We've in effect done the inverse of the type checking operation in SML: given a desired result, we specify the type variables so as to pass type checking. Note, however, that SML does this checking on the function itself, not the informal definition. We could have done so as well, but that probably would have been harder. Doing these steps at a different level of abstraction gives us an opportunity to sanity check our assumptions on two different "implementations."
More uses of fold
We'll now turn to applications of fold.
For convenience, we will use the curried version of fold
- sum - add up a list of numbers
val sum : int list -> int = foldl (op +) 0
- multiply - multiply a list of numbers
val multiply : int list -> int = foldl (op * ) 1
- concat - concatenate a list of strings
val concat : string list -> string = foldr (op ^) ""
- filter - return the list of elements that satisfy predicate
fun 'a filter (pred:'a->bool) : 'a list -> 'a list =
foldr
(fn (x:'a, y:'a list) =>
if(pred(x)) then
x::y
else
y)
[]
- partition - Return (list0, list1). Given a predicate, place the elements that satisfy the predicate in list0, and the ones that don't in list1
fun 'a partition (pred:'a->bool) : 'a list -> ('a list * 'a list) =
foldr
(fn (x:'a, (l0:'a list, l1:'a list)) =>
if(pred(x)) then
(x::l0, l1)
else
(l0, x::l1))
([],[])
If you are still confused about fold, here are two different analogies for its mode of operation.
- Analogy with imperative languages: the accumulator as information that passes between the list elements.
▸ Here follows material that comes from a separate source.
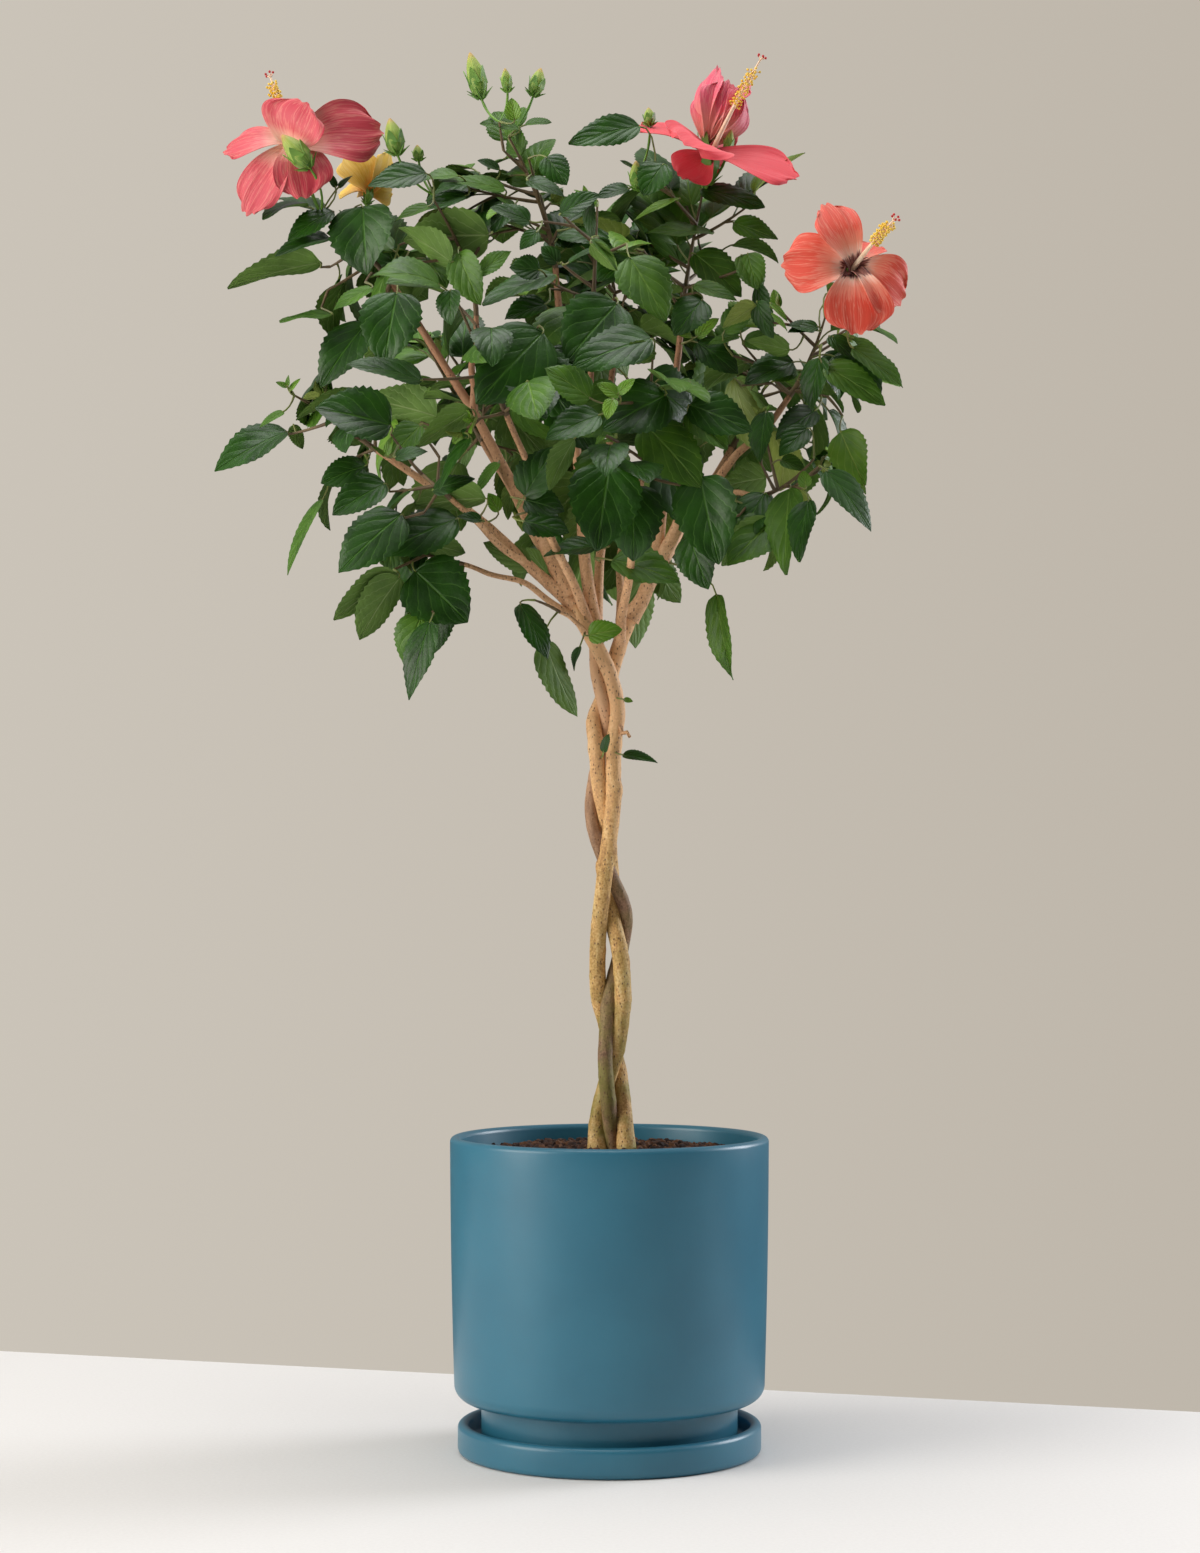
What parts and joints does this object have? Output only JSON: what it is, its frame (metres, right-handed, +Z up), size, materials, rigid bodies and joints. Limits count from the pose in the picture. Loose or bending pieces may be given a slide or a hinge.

In C or Java, this would be a variable that is not destroyed between loop iterations, and is updated on each iteration. For instance:
int sum;
for(i=0; ... ; i++) {
sum += list[i];
}
Here, sum is an accumulator.
- Here's a real-world analogy. Suppose I want to collect homework from students during section. I will walk to each student. As I to each student, I add that student's homework to the pile in my hand. In this case, the "pile" is the accumulator, and the "list elements" is the students. My "function" is to extract the homework from each student, and add it to my pile (accumulator). Note that I start with an empty pile, and end with a big pile.